Short task – Copy out all the entries word for word.

Data to use –
--------------------------------------------------

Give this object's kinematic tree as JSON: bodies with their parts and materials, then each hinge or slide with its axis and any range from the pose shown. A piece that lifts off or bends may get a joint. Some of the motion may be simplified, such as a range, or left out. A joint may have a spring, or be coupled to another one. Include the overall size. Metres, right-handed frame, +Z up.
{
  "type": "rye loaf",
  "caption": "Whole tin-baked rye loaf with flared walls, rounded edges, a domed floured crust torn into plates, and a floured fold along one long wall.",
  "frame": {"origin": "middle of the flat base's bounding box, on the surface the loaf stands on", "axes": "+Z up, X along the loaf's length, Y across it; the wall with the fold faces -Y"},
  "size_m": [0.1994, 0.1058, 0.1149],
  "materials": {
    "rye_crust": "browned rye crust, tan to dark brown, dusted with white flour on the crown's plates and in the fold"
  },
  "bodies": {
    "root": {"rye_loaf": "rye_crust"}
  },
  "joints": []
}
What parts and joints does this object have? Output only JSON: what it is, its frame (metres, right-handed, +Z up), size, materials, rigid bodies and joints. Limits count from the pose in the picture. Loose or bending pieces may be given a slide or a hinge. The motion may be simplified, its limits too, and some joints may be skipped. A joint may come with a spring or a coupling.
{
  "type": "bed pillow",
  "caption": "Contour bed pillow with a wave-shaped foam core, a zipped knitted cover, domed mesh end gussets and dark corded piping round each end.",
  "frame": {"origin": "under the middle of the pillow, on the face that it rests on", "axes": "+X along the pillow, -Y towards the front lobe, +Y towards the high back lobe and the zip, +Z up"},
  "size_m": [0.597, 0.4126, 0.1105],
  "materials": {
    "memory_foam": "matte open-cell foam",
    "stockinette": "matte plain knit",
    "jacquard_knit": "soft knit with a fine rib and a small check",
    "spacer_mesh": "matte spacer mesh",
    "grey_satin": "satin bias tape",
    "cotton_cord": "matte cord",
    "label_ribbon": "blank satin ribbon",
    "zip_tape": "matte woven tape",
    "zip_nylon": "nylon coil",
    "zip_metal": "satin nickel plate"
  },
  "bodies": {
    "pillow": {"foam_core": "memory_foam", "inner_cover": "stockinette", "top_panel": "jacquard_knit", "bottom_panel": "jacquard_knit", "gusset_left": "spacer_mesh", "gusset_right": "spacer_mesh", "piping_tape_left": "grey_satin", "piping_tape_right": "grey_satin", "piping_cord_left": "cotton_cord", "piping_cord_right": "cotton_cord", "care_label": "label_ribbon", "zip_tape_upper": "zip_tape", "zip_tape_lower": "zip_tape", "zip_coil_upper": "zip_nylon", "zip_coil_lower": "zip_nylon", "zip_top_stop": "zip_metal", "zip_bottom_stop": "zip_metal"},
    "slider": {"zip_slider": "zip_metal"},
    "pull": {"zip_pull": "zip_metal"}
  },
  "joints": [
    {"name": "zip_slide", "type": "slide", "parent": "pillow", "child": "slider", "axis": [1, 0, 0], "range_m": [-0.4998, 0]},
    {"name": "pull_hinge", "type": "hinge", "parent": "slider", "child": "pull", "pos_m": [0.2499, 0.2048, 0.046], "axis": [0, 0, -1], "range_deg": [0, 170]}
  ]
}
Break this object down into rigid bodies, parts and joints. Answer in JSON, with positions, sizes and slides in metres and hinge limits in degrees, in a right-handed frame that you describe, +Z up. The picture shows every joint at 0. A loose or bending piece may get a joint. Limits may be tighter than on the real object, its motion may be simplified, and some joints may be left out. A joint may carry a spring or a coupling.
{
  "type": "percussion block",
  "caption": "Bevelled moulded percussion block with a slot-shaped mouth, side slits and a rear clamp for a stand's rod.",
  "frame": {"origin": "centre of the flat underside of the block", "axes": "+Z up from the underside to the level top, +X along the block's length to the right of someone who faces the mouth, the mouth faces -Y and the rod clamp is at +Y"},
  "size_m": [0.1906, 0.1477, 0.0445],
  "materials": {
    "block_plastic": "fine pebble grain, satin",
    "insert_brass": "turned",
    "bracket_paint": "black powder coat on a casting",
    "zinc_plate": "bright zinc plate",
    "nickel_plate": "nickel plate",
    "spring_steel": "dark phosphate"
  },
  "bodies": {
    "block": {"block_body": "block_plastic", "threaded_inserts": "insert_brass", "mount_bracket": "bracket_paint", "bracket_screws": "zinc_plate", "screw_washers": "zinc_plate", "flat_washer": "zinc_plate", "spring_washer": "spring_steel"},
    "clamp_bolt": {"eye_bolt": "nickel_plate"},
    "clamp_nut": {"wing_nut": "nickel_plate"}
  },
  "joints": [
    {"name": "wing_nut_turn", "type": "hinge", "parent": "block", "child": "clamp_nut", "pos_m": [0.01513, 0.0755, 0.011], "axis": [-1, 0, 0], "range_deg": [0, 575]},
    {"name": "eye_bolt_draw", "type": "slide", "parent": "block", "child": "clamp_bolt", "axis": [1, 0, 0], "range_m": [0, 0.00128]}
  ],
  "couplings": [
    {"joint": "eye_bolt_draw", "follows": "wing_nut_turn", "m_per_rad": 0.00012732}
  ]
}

--------------------------------------------------

Written reply –
Give this object's kinematic tree as JSON: bodies with their parts and materials, then each hinge or slide with its axis and any range from the pose shown. A piece that lifts off or bends may get a joint. Some of the motion may be simplified, such as a range, or left out. A joint may have a spring, or be coupled to another one. Include the overall size. Metres, right-handed frame, +Z up.
{
  "type": "rye loaf",
  "caption": "Whole tin-baked rye loaf with flared walls, rounded edges, a domed floured crust torn into plates, and a floured fold along one long wall.",
  "frame": {"origin": "middle of the flat base's bounding box, on the surface the loaf stands on", "axes": "+Z up, X along the loaf's length, Y across it; the wall with the fold faces -Y"},
  "size_m": [0.1994, 0.1058, 0.1149],
  "materials": {
    "rye_crust": "browned rye crust, tan to dark brown, dusted with white flour on the crown's plates and in the fold"
  },
  "bodies": {
    "root": {"rye_loaf": "rye_crust"}
  },
  "joints": []
}
What parts and joints does this object have? Output only JSON: what it is, its frame (metres, right-handed, +Z up), size, materials, rigid bodies and joints. Limits count from the pose in the picture. Loose or bending pieces may be given a slide or a hinge. The motion may be simplified, its limits too, and some joints may be skipped. A joint may come with a spring or a coupling.
{
  "type": "bed pillow",
  "caption": "Contour bed pillow with a wave-shaped foam core, a zipped knitted cover, domed mesh end gussets and dark corded piping round each end.",
  "frame": {"origin": "under the middle of the pillow, on the face that it rests on", "axes": "+X along the pillow, -Y towards the front lobe, +Y towards the high back lobe and the zip, +Z up"},
  "size_m": [0.597, 0.4126, 0.1105],
  "materials": {
    "memory_foam": "matte open-cell foam",
    "stockinette": "matte plain knit",
    "jacquard_knit": "soft knit with a fine rib and a small check",
    "spacer_mesh": "matte spacer mesh",
    "grey_satin": "satin bias tape",
    "cotton_cord": "matte cord",
    "label_ribbon": "blank satin ribbon",
    "zip_tape": "matte woven tape",
    "zip_nylon": "nylon coil",
    "zip_metal": "satin nickel plate"
  },
  "bodies": {
    "pillow": {"foam_core": "memory_foam", "inner_cover": "stockinette", "top_panel": "jacquard_knit", "bottom_panel": "jacquard_knit", "gusset_left": "spacer_mesh", "gusset_right": "spacer_mesh", "piping_tape_left": "grey_satin", "piping_tape_right": "grey_satin", "piping_cord_left": "cotton_cord", "piping_cord_right": "cotton_cord", "care_label": "label_ribbon", "zip_tape_upper": "zip_tape", "zip_tape_lower": "zip_tape", "zip_coil_upper": "zip_nylon", "zip_coil_lower": "zip_nylon", "zip_top_stop": "zip_metal", "zip_bottom_stop": "zip_metal"},
    "slider": {"zip_slider": "zip_metal"},
    "pull": {"zip_pull": "zip_metal"}
  },
  "joints": [
    {"name": "zip_slide", "type": "slide", "parent": "pillow", "child": "slider", "axis": [1, 0, 0], "range_m": [-0.4998, 0]},
    {"name": "pull_hinge", "type": "hinge", "parent": "slider", "child": "pull", "pos_m": [0.2499, 0.2048, 0.046], "axis": [0, 0, -1], "range_deg": [0, 170]}
  ]
}
Break this object down into rigid bodies, parts and joints. Answer in JSON, with positions, sizes and slides in metres and hinge limits in degrees, in a right-handed frame that you describe, +Z up. The picture shows every joint at 0. A loose or bending piece may get a joint. Limits may be tighter than on the real object, its motion may be simplified, and some joints may be left out. A joint may carry a spring or a coupling.
{
  "type": "percussion block",
  "caption": "Bevelled moulded percussion block with a slot-shaped mouth, side slits and a rear clamp for a stand's rod.",
  "frame": {"origin": "centre of the flat underside of the block", "axes": "+Z up from the underside to the level top, +X along the block's length to the right of someone who faces the mouth, the mouth faces -Y and the rod clamp is at +Y"},
  "size_m": [0.1906, 0.1477, 0.0445],
  "materials": {
    "block_plastic": "fine pebble grain, satin",
    "insert_brass": "turned",
    "bracket_paint": "black powder coat on a casting",
    "zinc_plate": "bright zinc plate",
    "nickel_plate": "nickel plate",
    "spring_steel": "dark phosphate"
  },
  "bodies": {
    "block": {"block_body": "block_plastic", "threaded_inserts": "insert_brass", "mount_bracket": "bracket_paint", "bracket_screws": "zinc_plate", "screw_washers": "zinc_plate", "flat_washer": "zinc_plate", "spring_washer": "spring_steel"},
    "clamp_bolt": {"eye_bolt": "nickel_plate"},
    "clamp_nut": {"wing_nut": "nickel_plate"}
  },
  "joints": [
    {"name": "wing_nut_turn", "type": "hinge", "parent": "block", "child": "clamp_nut", "pos_m": [0.01513, 0.0755, 0.011], "axis": [-1, 0, 0], "range_deg": [0, 575]},
    {"name": "eye_bolt_draw", "type": "slide", "parent": "block", "child": "clamp_bolt", "axis": [1, 0, 0], "range_m": [0, 0.00128]}
  ],
  "couplings": [
    {"joint": "eye_bolt_draw", "follows": "wing_nut_turn", "m_per_rad": 0.00012732}
  ]
}